The Big Story: Trump's Auto Tariff Escalation Reshapes Trade Expectations
President Trump announced he will raise tariffs on European Union autos to 25%.
Tariff Threats, Troop Withdrawals, and the Fed: What Moved Markets Today
Trump's surprise 25% EU auto tariff threat, a U.S. troop withdrawal from Germany, and strained military stockpiles from the Iran conflict collided today with an already complex rate environment. The result: a tech-led U.S. rally, diverging European responses, and a sharp selloff in oil. Here is what happened, why it happened, and what it means for your portfolio.

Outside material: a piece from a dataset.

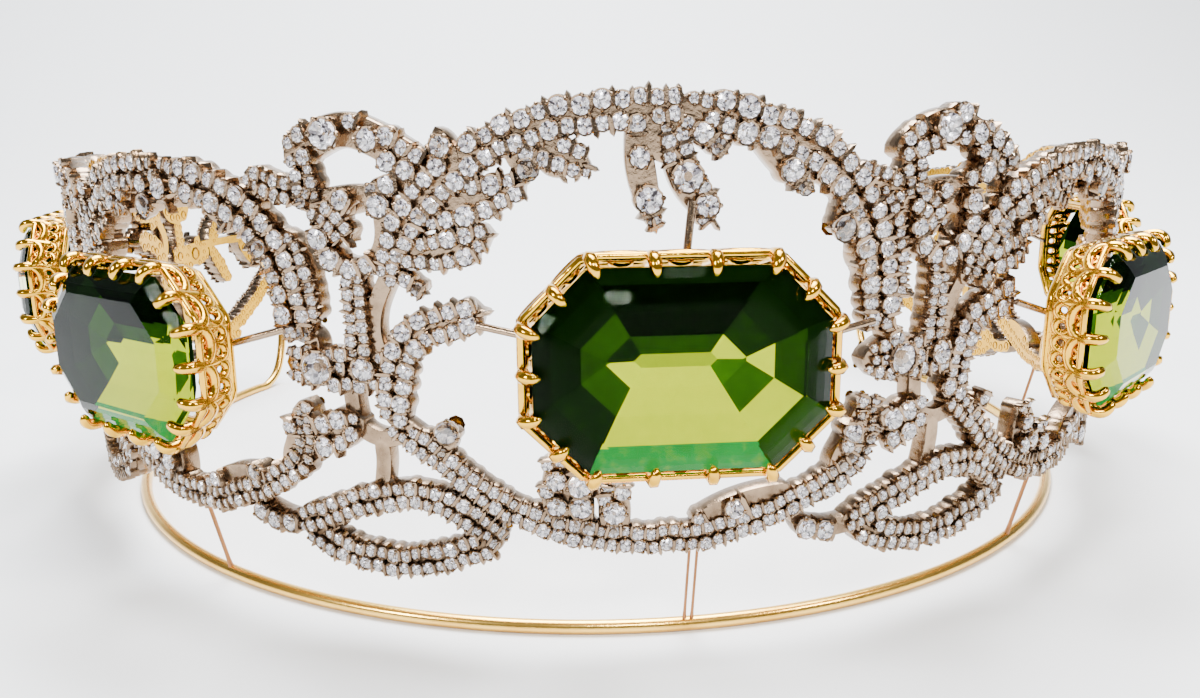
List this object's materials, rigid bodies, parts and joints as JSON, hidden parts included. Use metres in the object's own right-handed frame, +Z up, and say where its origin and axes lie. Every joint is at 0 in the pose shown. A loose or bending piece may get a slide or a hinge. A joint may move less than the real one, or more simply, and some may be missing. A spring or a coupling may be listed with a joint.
{
  "type": "tiara",
  "caption": "Open scrollwork tiara on a base wire: diamond wreaths and knots around large octagonal step-cut stones in gold claw settings, open at the back.",
  "frame": {"origin": "middle of the tiara's bounding box, on the plane that the base wire rests on", "axes": "+Z up as worn and as it stands, the front stone faces -Y, +X is to the right of someone who looks at the front stone"},
  "size_m": [0.1786, 0.137, 0.0575],
  "materials": {
    "tarnished_silver": "tarnished cast silver, satin in the hollows and bright on the beads",
    "yellow_gold": "polished yellow gold",
    "pale_gold_wire": "drawn gold wire, satin",
    "peridot": "polished step-cut facets",
    "diamond": "polished facets"
  },
  "bodies": {
    "root": {"base_frame": "pale_gold_wire", "wreath_left_back": "tarnished_silver", "setting_left_back": "yellow_gold", "peridot_left_back": "peridot", "wreath_left": "tarnished_silver", "setting_left": "yellow_gold", "peridot_left": "peridot", "wreath_front": "tarnished_silver", "setting_front": "yellow_gold", "peridot_front": "peridot", "wreath_right": "tarnished_silver", "setting_right": "yellow_gold", "peridot_right": "peridot", "wreath_right_back": "tarnished_silver", "setting_right_back": "yellow_gold", "peridot_right_back": "peridot", "front_bunch_diamond": "diamond", "end_left": "tarnished_silver", "bow_diamond_end_left": "diamond", "flower_diamond_end_left": "diamond", "knot_left_back": "tarnished_silver", "bow_diamond_knot_left_back": "diamond", "flower_diamond_knot_left_back": "diamond", "knot_left_front": "tarnished_silver", "bow_diamond_knot_left_front": "diamond", "flower_diamond_knot_left_front": "diamond", "knot_right_front": "tarnished_silver", "bow_diamond_knot_right_front": "diamond", "flower_diamond_knot_right_front": "diamond", "knot_right_back": "tarnished_silver", "bow_diamond_knot_right_back": "diamond", "flower_diamond_knot_right_back": "diamond", "end_right": "tarnished_silver", "bow_diamond_end_right": "diamond", "flower_diamond_end_right": "diamond"}
  },
  "joints": []
}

The Big Story: Trump's Auto Tariff Escalation Reshapes Trade Expectations
President Trump announced he will raise tariffs on European Union autos to 25%. One German economic institute estimated the move could cost Germany nearly $18 billion in output. You might expect this to crush European stocks, but the DAX actually rallied 1.41% today. Why? Markets appear to be treating the announcement as an opening negotiating position rather than a done deal, and the DAX had already pulled back in recent sessions on earlier tariff fears. The Euro Stoxx 50 was flat, the CAC 40 gained 0.53%, and the FTSE 100 slipped 0.14%, suggesting investors are still parsing winners and losers across the continent.
Back in the U.S., the tariff news helped explain the Dow's 0.31% decline. The Dow is heavily weighted toward multinational industrials and automakers that would face retaliatory measures. Meanwhile, the Nasdaq surged 0.89% and the S&P 500 gained 0.29%, as domestically focused tech companies stand to benefit from any shift in trade flows. The S&P 500 information technology sector jumped 1.41%, leading all sectors. Small caps (Russell 2000 up 0.46%) also outperformed, consistent with a "domestic over international" rotation when trade tensions rise.

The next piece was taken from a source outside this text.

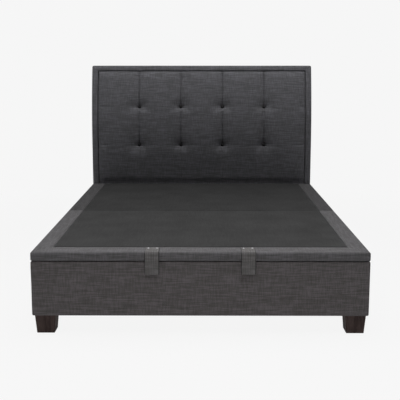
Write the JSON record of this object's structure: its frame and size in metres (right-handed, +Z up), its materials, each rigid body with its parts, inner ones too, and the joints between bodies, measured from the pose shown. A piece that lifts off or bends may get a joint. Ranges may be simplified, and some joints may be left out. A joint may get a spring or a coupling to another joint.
{
  "type": "ottoman storage bed",
  "caption": "Upholstered storage bed: a padded platform lifts on side linkages and gas struts over a boxed base, with a tall curved headboard, buttoned cushion, pull straps and block legs.",
  "frame": {"origin": "on the floor, at the middle of the bed's overall length and width", "axes": "+X to the right seen from the foot, +Y from the foot to the headboard, +Z up"},
  "size_m": [1.62, 2.2325, 1.2778],
  "materials": {
    "charcoal_linen": "woven linen, charcoal",
    "black_cloth": "fine black anti-slip cloth",
    "dark_wood": "dark espresso stain, satin",
    "pine": "planed softwood",
    "board": "plywood",
    "black_steel": "black powder coat",
    "bright_steel": "bright",
    "zinc": "zinc plated",
    "rubber": "matte",
    "plastic": "matte black"
  },
  "bodies": {
    "base": {"headboard_border": "charcoal_linen", "headboard_cushion": "charcoal_linen", "headboard_buttons": "charcoal_linen", "headboard_core": "board", "headboard_back_cover": "black_cloth", "foot_rail_board": "board", "foot_rail_cover": "charcoal_linen", "side_rail_board_left": "board", "side_rail_board_right": "board", "side_rail_cover_left": "charcoal_linen", "side_rail_cover_right": "charcoal_linen", "head_rail": "pine", "leg_front_left": "dark_wood", "leg_front_right": "dark_wood", "leg_rear_left": "dark_wood", "leg_rear_right": "dark_wood", "leg_glides": "plastic", "leg_bolts": "zinc", "corner_blocks": "pine", "corner_brackets": "zinc", "frame_bolts": "zinc", "floor_ledges": "pine", "floor_bearers": "pine", "centre_beam": "pine", "centre_legs": "pine", "storage_floor_front": "board", "storage_floor_rear": "board", "rubber_buffers": "rubber", "base_bracket_left": "black_steel", "base_bracket_right": "black_steel", "base_pivot_pins": "zinc"},
    "platform": {"platform_side_rails": "pine", "platform_cross_rails": "pine", "platform_slats": "pine", "joining_plates": "zinc", "deck_board_front": "board", "deck_board_rear": "board", "deck_cloth_front": "black_cloth", "deck_cloth_rear": "black_cloth", "border_cover_front": "charcoal_linen", "border_cover_rear": "charcoal_linen", "strap_ends": "charcoal_linen", "strap_tacks": "bright_steel", "lift_bracket_left": "black_steel", "lift_bracket_right": "black_steel", "platform_pivot_pins": "zinc"},
    "short_arm_left": {"short_arm_left": "black_steel", "strut_stud_left": "zinc"},
    "long_arm_left": {"long_arm_left": "black_steel"},
    "strut_cylinder_left": {"strut_cylinder_left": "black_steel"},
    "strut_rod_left": {"strut_rod_left": "bright_steel"},
    "pull_strap_left": {"pull_strap_left": "charcoal_linen"},
    "short_arm_right": {"short_arm_right": "black_steel", "strut_stud_right": "zinc"},
    "long_arm_right": {"long_arm_right": "black_steel"},
    "strut_cylinder_right": {"strut_cylinder_right": "black_steel"},
    "strut_rod_right": {"strut_rod_right": "bright_steel"},
    "pull_strap_right": {"pull_strap_right": "charcoal_linen"}
  },
  "joints": [
    {"name": "lift_arm_left", "type": "hinge", "parent": "base", "child": "short_arm_left", "pos_m": [0, 0.45147, 0.331], "axis": [1, 0, 0], "range_deg": [0, 45]},
    {"name": "platform_tilt", "type": "hinge", "parent": "short_arm_left", "child": "platform", "pos_m": [0, 0.72847, 0.336], "axis": [1, 0, 0], "range_deg": [-78.32, 0]},
    {"name": "lift_arm_right", "type": "hinge", "parent": "base", "child": "short_arm_right", "pos_m": [0, 0.45147, 0.331], "axis": [1, 0, 0], "range_deg": [0, 45]},
    {"name": "link_arm_left", "type": "hinge", "parent": "base", "child": "long_arm_left", "pos_m": [0, 0.15447, 0.212], "axis": [1, 0, 0], "range_deg": [0, 30.11]},
    {"name": "strut_foot_left", "type": "hinge", "parent": "base", "child": "strut_cylinder_left", "pos_m": [0, 0.25647, 0.191], "axis": [1, 0, 0], "range_deg": [0, 22.5]},
    {"name": "strut_head_left", "type": "hinge", "parent": "short_arm_left", "child": "strut_rod_left", "pos_m": [0, 0.64647, 0.191], "axis": [1, 0, 0], "range_deg": [-22.5, 0]},
    {"name": "strap_swing_left", "type": "hinge", "parent": "platform", "child": "pull_strap_left", "pos_m": [0, -1.11483, 0.411], "axis": [-1, 0, 0], "range_deg": [0, 80]},
    {"name": "link_arm_right", "type": "hinge", "parent": "base", "child": "long_arm_right", "pos_m": [0, 0.15447, 0.212], "axis": [1, 0, 0], "range_deg": [0, 30.11]},
    {"name": "strut_foot_right", "type": "hinge", "parent": "base", "child": "strut_cylinder_right", "pos_m": [0, 0.25647, 0.191], "axis": [1, 0, 0], "range_deg": [0, 22.5]},
    {"name": "strut_head_right", "type": "hinge", "parent": "short_arm_right", "child": "strut_rod_right", "pos_m": [0, 0.64647, 0.191], "axis": [1, 0, 0], "range_deg": [-22.5, 0]},
    {"name": "strap_swing_right", "type": "hinge", "parent": "platform", "child": "pull_strap_right", "pos_m": [0, -1.11483, 0.411], "axis": [-1, 0, 0], "range_deg": [0, 80]}
  ],
  "couplings": [
    {"joint": "platform_tilt", "follows": "lift_arm_left", "ratio": -1.7405},
    {"joint": "lift_arm_right", "follows": "lift_arm_left", "ratio": 1},
    {"joint": "link_arm_left", "follows": "lift_arm_left", "ratio": 0.669},
    {"joint": "strut_foot_left", "follows": "lift_arm_left", "ratio": 0.5},
    {"joint": "strut_head_left", "follows": "lift_arm_left", "ratio": -0.5},
    {"joint": "link_arm_right", "follows": "lift_arm_left", "ratio": 0.669},
    {"joint": "strut_foot_right", "follows": "lift_arm_left", "ratio": 0.5},
    {"joint": "strut_head_right", "follows": "lift_arm_left", "ratio": -0.5}
  ]
}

Geopolitics Pressured Oil and Reshaped Risk Sentiment
Two headlines added geopolitical weight to today's session. The U.S. warned Europe of delays to arms shipments as the Iran conflict drains military stockpiles, and separately the U.S. announced plans to withdraw 5,000 troops from Germany amid a dispute over the Iran campaign. NATO said it is "working with the U.S. to understand details" of the troop reduction.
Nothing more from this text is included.